:: Exercise material ::

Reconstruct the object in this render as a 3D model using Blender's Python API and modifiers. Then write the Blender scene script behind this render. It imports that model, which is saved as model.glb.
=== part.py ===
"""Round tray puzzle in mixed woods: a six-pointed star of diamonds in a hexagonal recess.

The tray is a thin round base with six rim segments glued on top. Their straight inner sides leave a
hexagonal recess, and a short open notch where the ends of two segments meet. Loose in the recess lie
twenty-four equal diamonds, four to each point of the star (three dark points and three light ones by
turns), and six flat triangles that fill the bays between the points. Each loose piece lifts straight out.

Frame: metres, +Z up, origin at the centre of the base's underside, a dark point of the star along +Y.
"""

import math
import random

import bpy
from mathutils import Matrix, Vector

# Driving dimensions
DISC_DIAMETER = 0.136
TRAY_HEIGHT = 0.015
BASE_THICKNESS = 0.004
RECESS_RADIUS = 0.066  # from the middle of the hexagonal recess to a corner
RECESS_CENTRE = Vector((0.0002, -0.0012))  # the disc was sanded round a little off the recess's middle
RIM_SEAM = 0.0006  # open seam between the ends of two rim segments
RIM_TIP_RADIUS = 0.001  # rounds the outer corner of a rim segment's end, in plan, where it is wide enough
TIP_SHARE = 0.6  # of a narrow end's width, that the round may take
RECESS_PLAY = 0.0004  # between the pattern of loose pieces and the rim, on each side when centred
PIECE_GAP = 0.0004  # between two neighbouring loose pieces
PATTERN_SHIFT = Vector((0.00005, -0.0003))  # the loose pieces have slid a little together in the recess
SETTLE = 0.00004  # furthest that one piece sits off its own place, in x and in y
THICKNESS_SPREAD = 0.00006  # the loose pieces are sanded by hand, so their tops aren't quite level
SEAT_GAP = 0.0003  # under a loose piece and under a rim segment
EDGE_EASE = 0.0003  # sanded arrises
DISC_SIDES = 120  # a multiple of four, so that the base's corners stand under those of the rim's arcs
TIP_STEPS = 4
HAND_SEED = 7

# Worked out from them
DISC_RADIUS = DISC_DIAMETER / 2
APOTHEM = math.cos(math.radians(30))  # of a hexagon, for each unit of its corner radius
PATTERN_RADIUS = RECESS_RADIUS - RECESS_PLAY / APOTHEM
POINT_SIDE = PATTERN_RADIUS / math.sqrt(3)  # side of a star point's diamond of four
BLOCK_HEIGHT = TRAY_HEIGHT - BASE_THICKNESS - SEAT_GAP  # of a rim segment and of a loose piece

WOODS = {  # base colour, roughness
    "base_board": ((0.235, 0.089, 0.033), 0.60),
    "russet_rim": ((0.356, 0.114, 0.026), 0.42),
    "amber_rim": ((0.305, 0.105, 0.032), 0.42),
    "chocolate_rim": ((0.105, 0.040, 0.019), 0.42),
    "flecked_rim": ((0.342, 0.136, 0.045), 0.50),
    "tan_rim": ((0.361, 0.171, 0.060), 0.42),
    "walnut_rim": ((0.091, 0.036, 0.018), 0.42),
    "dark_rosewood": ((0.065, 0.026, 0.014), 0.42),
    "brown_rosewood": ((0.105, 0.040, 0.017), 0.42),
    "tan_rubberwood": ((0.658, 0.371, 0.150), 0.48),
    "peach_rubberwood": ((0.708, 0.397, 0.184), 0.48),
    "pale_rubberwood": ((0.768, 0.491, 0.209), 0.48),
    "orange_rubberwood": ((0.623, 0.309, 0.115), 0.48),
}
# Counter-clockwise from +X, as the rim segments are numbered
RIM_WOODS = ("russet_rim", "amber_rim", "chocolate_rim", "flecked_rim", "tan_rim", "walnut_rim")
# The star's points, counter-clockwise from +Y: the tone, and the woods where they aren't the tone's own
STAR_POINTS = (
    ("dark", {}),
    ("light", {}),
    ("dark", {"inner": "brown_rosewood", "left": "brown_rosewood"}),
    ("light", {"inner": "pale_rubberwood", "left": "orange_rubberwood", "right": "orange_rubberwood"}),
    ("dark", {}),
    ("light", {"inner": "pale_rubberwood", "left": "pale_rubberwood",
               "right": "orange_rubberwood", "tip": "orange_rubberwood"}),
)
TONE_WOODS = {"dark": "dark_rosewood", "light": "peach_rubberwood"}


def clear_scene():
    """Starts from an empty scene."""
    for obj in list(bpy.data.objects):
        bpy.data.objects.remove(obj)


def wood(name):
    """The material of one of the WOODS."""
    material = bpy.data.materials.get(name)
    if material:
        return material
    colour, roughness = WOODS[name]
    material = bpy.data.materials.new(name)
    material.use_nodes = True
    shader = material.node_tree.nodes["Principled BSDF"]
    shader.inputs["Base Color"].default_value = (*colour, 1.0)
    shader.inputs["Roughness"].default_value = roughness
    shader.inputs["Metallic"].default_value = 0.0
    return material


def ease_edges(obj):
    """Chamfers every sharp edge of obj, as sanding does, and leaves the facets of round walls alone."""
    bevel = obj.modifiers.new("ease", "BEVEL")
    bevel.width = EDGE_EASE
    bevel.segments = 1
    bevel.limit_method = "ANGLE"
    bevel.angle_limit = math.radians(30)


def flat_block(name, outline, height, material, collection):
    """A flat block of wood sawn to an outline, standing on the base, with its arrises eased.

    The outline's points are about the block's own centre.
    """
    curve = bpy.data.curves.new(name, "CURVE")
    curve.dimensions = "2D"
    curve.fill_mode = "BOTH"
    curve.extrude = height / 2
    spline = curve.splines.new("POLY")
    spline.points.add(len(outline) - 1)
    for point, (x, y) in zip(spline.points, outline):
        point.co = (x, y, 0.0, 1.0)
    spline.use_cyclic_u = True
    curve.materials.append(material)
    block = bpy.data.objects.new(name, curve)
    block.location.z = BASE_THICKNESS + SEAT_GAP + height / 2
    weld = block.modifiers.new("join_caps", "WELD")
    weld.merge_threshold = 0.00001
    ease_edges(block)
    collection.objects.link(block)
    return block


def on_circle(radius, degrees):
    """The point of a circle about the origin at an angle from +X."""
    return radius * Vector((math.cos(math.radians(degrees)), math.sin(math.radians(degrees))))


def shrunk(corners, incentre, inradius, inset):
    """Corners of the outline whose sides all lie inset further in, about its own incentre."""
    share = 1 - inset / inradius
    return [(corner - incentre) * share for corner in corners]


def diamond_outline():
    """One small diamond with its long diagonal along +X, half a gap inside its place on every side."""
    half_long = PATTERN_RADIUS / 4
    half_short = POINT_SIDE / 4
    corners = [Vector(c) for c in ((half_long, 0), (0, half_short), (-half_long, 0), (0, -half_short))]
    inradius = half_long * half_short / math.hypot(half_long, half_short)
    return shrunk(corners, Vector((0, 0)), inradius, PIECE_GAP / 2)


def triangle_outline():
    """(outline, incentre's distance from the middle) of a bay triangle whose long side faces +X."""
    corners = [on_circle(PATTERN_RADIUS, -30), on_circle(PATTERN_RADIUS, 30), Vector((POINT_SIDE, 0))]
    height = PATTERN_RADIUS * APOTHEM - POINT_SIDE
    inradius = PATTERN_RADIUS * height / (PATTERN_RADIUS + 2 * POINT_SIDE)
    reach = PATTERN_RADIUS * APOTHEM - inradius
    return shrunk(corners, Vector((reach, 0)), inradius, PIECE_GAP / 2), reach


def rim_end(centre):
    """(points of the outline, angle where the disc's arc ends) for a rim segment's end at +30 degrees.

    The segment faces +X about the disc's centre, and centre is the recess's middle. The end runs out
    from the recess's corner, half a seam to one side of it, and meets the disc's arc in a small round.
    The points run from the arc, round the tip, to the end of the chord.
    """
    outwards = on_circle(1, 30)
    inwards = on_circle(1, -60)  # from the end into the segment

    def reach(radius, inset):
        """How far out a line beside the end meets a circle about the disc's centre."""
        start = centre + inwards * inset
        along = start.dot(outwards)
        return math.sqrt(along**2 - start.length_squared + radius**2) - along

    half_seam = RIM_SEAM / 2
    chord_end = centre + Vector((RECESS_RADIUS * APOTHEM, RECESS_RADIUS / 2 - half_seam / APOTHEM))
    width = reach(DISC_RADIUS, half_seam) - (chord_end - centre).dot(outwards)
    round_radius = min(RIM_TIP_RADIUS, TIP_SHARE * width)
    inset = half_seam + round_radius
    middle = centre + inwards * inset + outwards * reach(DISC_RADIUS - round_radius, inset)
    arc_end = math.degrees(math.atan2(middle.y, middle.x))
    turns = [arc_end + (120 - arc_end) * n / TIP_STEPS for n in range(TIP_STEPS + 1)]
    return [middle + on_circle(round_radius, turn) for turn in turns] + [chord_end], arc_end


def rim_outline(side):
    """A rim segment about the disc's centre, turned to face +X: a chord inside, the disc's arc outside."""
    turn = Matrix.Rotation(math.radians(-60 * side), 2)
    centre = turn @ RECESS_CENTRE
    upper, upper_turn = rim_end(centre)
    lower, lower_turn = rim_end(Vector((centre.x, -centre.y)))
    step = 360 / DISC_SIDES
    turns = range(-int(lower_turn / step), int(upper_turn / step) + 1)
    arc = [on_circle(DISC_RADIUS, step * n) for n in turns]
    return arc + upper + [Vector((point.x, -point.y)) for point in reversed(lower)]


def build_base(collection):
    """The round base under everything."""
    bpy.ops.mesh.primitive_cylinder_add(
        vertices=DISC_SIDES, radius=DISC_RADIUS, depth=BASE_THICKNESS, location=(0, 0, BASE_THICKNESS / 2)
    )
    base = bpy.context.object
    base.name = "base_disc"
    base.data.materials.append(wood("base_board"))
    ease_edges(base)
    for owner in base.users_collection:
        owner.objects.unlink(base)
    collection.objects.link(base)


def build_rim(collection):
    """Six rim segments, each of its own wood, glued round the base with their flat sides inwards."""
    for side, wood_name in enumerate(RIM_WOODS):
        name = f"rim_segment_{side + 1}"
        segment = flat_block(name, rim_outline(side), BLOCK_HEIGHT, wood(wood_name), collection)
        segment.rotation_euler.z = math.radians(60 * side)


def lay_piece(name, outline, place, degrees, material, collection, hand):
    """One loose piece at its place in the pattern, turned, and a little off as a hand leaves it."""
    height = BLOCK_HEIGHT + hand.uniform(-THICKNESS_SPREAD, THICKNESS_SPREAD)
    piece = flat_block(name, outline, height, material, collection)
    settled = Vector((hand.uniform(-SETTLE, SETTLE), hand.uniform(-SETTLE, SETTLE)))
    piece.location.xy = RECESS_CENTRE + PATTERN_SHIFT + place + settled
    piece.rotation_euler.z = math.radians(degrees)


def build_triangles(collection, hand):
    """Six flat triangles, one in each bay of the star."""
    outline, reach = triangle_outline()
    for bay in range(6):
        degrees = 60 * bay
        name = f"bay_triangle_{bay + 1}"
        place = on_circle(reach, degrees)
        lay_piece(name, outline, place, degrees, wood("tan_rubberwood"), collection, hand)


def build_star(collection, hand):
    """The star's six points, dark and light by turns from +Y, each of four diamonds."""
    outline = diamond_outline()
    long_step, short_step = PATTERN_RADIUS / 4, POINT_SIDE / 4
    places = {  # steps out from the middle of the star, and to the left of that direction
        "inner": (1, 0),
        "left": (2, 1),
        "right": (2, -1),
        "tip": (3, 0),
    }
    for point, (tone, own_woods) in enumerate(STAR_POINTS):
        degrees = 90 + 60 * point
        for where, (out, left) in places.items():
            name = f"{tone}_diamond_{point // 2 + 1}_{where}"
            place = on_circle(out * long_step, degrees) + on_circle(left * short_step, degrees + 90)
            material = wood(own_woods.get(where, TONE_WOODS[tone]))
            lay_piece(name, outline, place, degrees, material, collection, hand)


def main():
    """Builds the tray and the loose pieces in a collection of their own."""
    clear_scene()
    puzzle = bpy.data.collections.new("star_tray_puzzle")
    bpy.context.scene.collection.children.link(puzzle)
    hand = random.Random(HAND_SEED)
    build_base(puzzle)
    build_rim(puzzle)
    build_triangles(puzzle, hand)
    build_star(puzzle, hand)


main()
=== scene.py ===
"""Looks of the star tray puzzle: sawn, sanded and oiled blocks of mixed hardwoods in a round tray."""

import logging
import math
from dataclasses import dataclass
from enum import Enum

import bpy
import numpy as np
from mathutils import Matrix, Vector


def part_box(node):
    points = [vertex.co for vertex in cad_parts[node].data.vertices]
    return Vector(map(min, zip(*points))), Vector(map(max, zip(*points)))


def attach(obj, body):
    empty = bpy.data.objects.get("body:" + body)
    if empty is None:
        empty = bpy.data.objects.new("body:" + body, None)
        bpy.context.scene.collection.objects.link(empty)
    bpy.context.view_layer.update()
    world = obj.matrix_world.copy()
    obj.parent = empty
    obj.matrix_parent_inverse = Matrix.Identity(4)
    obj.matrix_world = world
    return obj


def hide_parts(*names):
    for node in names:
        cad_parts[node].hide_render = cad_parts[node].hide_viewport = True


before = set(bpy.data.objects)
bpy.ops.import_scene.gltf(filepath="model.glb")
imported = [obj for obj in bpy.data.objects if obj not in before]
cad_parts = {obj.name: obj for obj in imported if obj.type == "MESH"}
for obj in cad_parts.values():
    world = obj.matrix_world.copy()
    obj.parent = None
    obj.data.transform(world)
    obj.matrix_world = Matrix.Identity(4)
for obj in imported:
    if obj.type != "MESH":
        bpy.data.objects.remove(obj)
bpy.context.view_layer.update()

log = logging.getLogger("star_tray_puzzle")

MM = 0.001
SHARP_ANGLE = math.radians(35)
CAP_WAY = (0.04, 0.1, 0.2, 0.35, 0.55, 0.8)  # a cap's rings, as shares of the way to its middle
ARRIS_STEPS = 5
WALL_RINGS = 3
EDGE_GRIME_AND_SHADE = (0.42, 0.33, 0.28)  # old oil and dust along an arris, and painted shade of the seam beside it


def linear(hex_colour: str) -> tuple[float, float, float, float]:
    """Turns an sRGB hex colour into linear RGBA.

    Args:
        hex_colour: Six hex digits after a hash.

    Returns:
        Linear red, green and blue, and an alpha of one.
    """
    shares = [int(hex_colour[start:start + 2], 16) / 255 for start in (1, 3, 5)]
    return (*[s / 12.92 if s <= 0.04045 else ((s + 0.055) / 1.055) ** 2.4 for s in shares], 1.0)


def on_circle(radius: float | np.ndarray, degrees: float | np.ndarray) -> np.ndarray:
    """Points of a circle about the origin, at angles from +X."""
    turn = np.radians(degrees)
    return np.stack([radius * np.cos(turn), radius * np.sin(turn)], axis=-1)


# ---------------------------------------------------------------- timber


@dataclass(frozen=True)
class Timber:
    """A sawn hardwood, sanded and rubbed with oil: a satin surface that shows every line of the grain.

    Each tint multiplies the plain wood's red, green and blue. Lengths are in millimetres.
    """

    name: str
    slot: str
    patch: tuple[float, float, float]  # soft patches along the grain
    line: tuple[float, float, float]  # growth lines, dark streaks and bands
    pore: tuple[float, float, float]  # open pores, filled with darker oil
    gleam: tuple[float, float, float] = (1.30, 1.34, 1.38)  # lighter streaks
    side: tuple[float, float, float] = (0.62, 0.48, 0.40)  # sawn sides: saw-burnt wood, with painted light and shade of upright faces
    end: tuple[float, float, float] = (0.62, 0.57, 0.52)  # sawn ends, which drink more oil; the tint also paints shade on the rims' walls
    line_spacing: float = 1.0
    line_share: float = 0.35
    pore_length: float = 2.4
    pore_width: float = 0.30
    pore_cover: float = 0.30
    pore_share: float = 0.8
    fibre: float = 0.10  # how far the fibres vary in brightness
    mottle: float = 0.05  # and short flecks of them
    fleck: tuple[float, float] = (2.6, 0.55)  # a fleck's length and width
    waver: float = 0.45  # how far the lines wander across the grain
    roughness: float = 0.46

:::
:: Exercise material ::

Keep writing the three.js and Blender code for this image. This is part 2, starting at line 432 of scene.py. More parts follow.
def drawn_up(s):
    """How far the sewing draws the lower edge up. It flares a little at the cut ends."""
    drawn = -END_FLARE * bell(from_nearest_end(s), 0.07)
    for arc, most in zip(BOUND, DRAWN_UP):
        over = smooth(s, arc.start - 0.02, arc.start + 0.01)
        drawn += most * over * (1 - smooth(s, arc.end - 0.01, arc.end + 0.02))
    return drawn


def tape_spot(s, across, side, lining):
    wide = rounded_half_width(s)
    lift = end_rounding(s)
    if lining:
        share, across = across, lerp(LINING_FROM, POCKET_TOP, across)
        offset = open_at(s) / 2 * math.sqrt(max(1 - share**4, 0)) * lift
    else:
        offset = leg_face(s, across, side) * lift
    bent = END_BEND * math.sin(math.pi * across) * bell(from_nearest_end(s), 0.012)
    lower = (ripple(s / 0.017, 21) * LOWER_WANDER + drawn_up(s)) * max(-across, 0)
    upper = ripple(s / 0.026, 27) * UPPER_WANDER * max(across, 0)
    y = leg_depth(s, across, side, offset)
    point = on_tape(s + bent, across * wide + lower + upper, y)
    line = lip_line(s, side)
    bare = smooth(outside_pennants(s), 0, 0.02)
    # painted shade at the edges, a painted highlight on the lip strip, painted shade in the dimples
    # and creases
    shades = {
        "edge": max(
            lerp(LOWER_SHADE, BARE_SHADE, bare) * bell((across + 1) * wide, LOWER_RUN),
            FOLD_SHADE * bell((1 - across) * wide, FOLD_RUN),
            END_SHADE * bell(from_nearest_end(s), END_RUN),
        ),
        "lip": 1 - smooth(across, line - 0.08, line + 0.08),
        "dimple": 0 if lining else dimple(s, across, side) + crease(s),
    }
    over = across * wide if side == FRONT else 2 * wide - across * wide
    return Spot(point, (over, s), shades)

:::
:: Exercise material ::

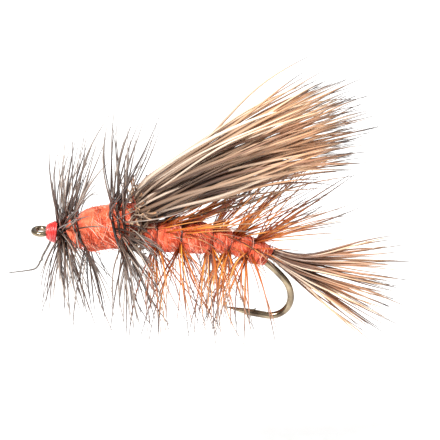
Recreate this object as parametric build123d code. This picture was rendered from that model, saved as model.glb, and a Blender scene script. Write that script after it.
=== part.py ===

:::

Copy exactly the lines from the line with "imported = [obj" up to and including the line with "return (*[s /", and no other lines.

**Response to the task:**
imported = [obj for obj in bpy.data.objects if obj not in before]
cad_parts = {obj.name: obj for obj in imported if obj.type == "MESH"}
for obj in cad_parts.values():
    world = obj.matrix_world.copy()
    obj.parent = None
    obj.data.transform(world)
    obj.matrix_world = Matrix.Identity(4)
for obj in imported:
    if obj.type != "MESH":
        bpy.data.objects.remove(obj)
bpy.context.view_layer.update()

log = logging.getLogger("star_tray_puzzle")

MM = 0.001
SHARP_ANGLE = math.radians(35)
CAP_WAY = (0.04, 0.1, 0.2, 0.35, 0.55, 0.8)  # a cap's rings, as shares of the way to its middle
ARRIS_STEPS = 5
WALL_RINGS = 3
EDGE_GRIME_AND_SHADE = (0.42, 0.33, 0.28)  # old oil and dust along an arris, and painted shade of the seam beside it


def linear(hex_colour: str) -> tuple[float, float, float, float]:
    """Turns an sRGB hex colour into linear RGBA.

    Args:
        hex_colour: Six hex digits after a hash.

    Returns:
        Linear red, green and blue, and an alpha of one.
    """
    shares = [int(hex_colour[start:start + 2], 16) / 255 for start in (1, 3, 5)]
    return (*[s / 12.92 if s <= 0.04045 else ((s + 0.055) / 1.055) ** 2.4 for s in shares], 1.0)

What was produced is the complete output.